This church is commonly known as “Santa Maria Bianca”, but its original name is “Santa Maria Forisportam”. The name refers to the fact that it was situated outside the oldest walls of Lucca, that of Roman times, hence the name “foris portam” (outside the gate). The nickname “Bianca” comes from the characteristic limestone façade of Santa Maria del Giudice.
The presence of the sacred building is documented for the first time in a document of the archbishop’s archive of 768. It was rebuilt in the 13th century and deeply modified between the 16th and 18th century, when the vaulted roof and the large circular windows were built.
The church has three naves, with transept and apse. On the façade in the Romanesque style of Lucca, open three portals surmounted by lintels with classical motifs. The interior shows more elements of the Roman period and the medieval colonnades with capitals.

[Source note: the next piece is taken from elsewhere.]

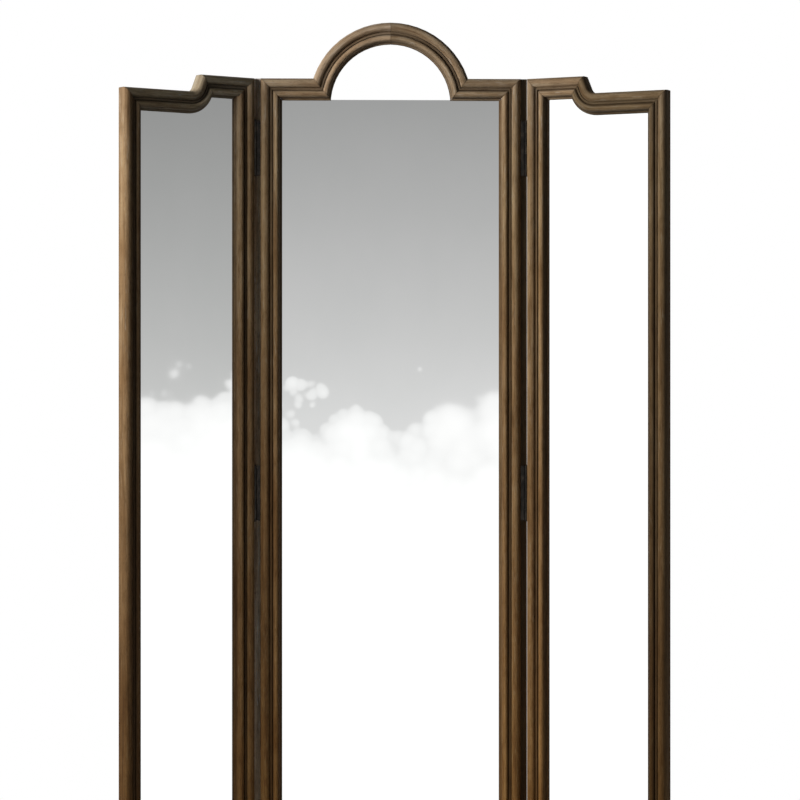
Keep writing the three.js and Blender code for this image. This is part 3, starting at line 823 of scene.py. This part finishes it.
def cut_mesh(mesh, cutter_mesh):
    """The mesh with the cutter taken out of it."""
    body = bpy.data.objects.new("cut_body", mesh)
    cutter = bpy.data.objects.new("cutter", cutter_mesh)
    for item in (body, cutter):
        bpy.context.scene.collection.objects.link(item)
    cut = body.modifiers.new("cut", "BOOLEAN")
    cut.operation = "DIFFERENCE"
    cut.object = cutter
    cut.use_self = True
    result = bpy.data.meshes.new_from_object(body.evaluated_get(bpy.context.evaluated_depsgraph_get()))
    for item in (body, cutter):
        bpy.data.objects.remove(item)
    return result


def joined_copies(name, source, placements, material, body):
    """One piece made of copies of a mesh at the given matrices."""
    bm = bmesh.new()
    for placement in placements:
        copy = source.copy()
        copy.transform(placement)
        if placement.determinant() < 0:
            copy.flip_normals()
        bm.from_mesh(copy)
        bpy.data.meshes.remove(copy)
    mesh = bpy.data.meshes.new(name)
    bm.to_mesh(mesh)
    bm.free()
    mesh.shade_smooth()
    mesh.set_sharp_from_angle(angle=SHARP_ANGLE)
    mesh.materials.clear()
    mesh.materials.append(material)
    piece = bpy.data.objects.new(name, mesh)
    bpy.context.scene.collection.objects.link(piece)
    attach(piece, body)


def unit_block():
    bm = bmesh.new()
    bmesh.ops.create_cube(bm, size=1)
    mesh = bpy.data.meshes.new("block")
    bm.to_mesh(mesh)
    bm.free()
    return mesh


def wing_matrix(side):
    """From the wing's own plane (across, toward the back, up) about its hinge axis to the shared frame."""
    sign = SIDES[side]
    turned = Matrix.Translation((AXIS_X, AXIS_Y, 0)) @ Matrix.Rotation(-REST_FOLD[side], 4, "Z")
    return Matrix.Translation((CENTRE_X, 0, 0)) @ Matrix.Diagonal((sign, 1, 1, 1)) @ turned


def make_hinges(metal):
    head = screw_head()
    face_front = Matrix.Rotation(math.pi / 2, 4, "X")
    face_centre = Matrix.Rotation(-math.pi / 2, 4, "Y")
    for side, sign in SIDES.items():
        for level in HINGE_LEVELS:
            name = f"{side}_{level}_hinge"
            shaped_piece(f"{name}_fixed_leaf", "centre_panel", metal)
            shaped_piece(f"{name}_pin", "centre_panel", metal)
            shaped_piece(f"{name}_moving_leaf", f"{side}_wing", metal)
            low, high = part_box(f"{name}_fixed_leaf")
            middle = (low.z + high.z) / 2
            heights = [middle + step * SCREW_SPACING for step in (-1, 0, 1)]
            edge = low.x if sign > 0 else high.x
            leaf_x = (edge + CENTRE_X + sign * (AXIS_X - BARREL_RADIUS)) / 2
            leaf_y = high.y - LEAF_THICKNESS
            fixed = []
            moving = []
            for k, z in enumerate(heights):
                fixed_turn = Matrix.Rotation(FIXED_SCREW_TURN * k, 4, "Z")
                fixed.append(Matrix.Translation((leaf_x, leaf_y, z)) @ face_front @ fixed_turn)
                moving_turn = Matrix.Rotation(MOVING_SCREW_TURN * k, 4, "Z")
                place = Matrix.Translation((AXIS_TO_WING, MOVING_SCREW_DEPTH, z))
                moving.append(wing_matrix(side) @ place @ face_centre @ moving_turn)
            joined_copies(f"{name}_fixed_screws", head, fixed, metal, "centre_panel")
            joined_copies(f"{name}_moving_screws", head, moving, metal, f"{side}_wing")


def make_points(metal):
    """Flat points in the rabbets of the stiles, which hold the back boards in."""
    size = Matrix.Diagonal((POINT_REACH, POINT_THICKNESS, POINT_WIDTH, 1))
    low = BASE_HEIGHT + MOULDING_WIDTH + POINT_MARGIN
    heights = [low + k * POINT_SPACING for k in range(POINT_COUNT)]
    wall = MOULDING_WIDTH - RABBET_WIDTH
    lift = BOARD_SETBACK - POINT_THICKNESS / 2
    reach = HALF_CENTRE - wall - POINT_REACH / 2
    centre = []
    for x in (-reach, reach):
        centre += [Matrix.Translation((CENTRE_X + x, BACK_Y - lift, z)) @ size for z in heights]
    joined_copies("centre_board_points", unit_block(), centre, metal, "centre_panel")
    near = AXIS_TO_WING + wall + POINT_REACH / 2
    far = AXIS_TO_WING + WING_WIDTH - wall - POINT_REACH / 2
    depth = MOULDING_DEPTH - AXIS_DEPTH - lift
    for side in SIDES:
        wing = []
        for x in (near, far):
            wing += [wing_matrix(side) @ Matrix.Translation((x, depth, z)) @ size for z in heights]
        joined_copies(f"{side}_wing_board_points", unit_block(), wing, metal, f"{side}_wing")


def make_crown_glue(material):
    """The glue between the two halves of the arch: beside their rabbet and in front of it."""
    top = RAIL_TOP + ARCH_RISE
    sight = top - MOULDING_WIDTH
    blocks = (
        (sight + RABBET_WIDTH, top - GLUE_INSET, GLUE_INSET),
        (sight + GLUE_INSET, sight + RABBET_WIDTH, RABBET_DEPTH + GLUE_INSET),
    )
    places = []
    for low, high, back in blocks:
        middle = (CENTRE_X, BACK_Y - (back + GLUE_FRONT) / 2, (low + high) / 2)
        size = Matrix.Diagonal((GLUE_THICKNESS, GLUE_FRONT - back, high - low, 1))
        places.append(Matrix.Translation(middle) @ size)
    joined_copies("crown_glue", unit_block(), places, material, "centre_panel")


def make_glides(nylon):
    for side in SIDES:
        shaped_piece(f"centre_{side}_glide", "centre_panel", nylon)
        for place in ("inner", "outer"):
            shaped_piece(f"{side}_wing_{place}_glide", f"{side}_wing", nylon)


make_camera()
make_surroundings()
make_lights()
make_floor()
board = hardboard()
metal = dark_metal()
make_mouldings(stained_oak("stained_oak"), oaks_with_painted_light())
dress_plates(silvered_glass(), board)
make_crown_glue(board)
make_hinges(metal)
make_points(metal)
make_glides(glide_nylon())

bpy.context.scene.view_settings.view_transform = "Standard"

The pictorial works include two important 16th-century works by Guercino, "Santa Lucia and L’Assunta con i santi".
Another two attractions are the chapel with the burial of Chiara Matraini, known as “the Sybil from Lucca”, one of the few female poets of the Renaissance, and the solar sundial with dark room, which consists of an hour line traced on the floor and a light hole on the south wall. When the light meets the hour line it means that the sun has reached maximum height, indicating the exact midday of the place, of 7 minutes and 55 seconds behind the solar hour of Rome.
The square, like the church, is called “Santa Maria Bianca” instead of “Santa Maria foris portam”. It also has a third name, “Piazza della Colonna Mozza”, due to the presence of a Roman column, no longer intact, used in the Middle Ages as arrival point by the knights of the town palio.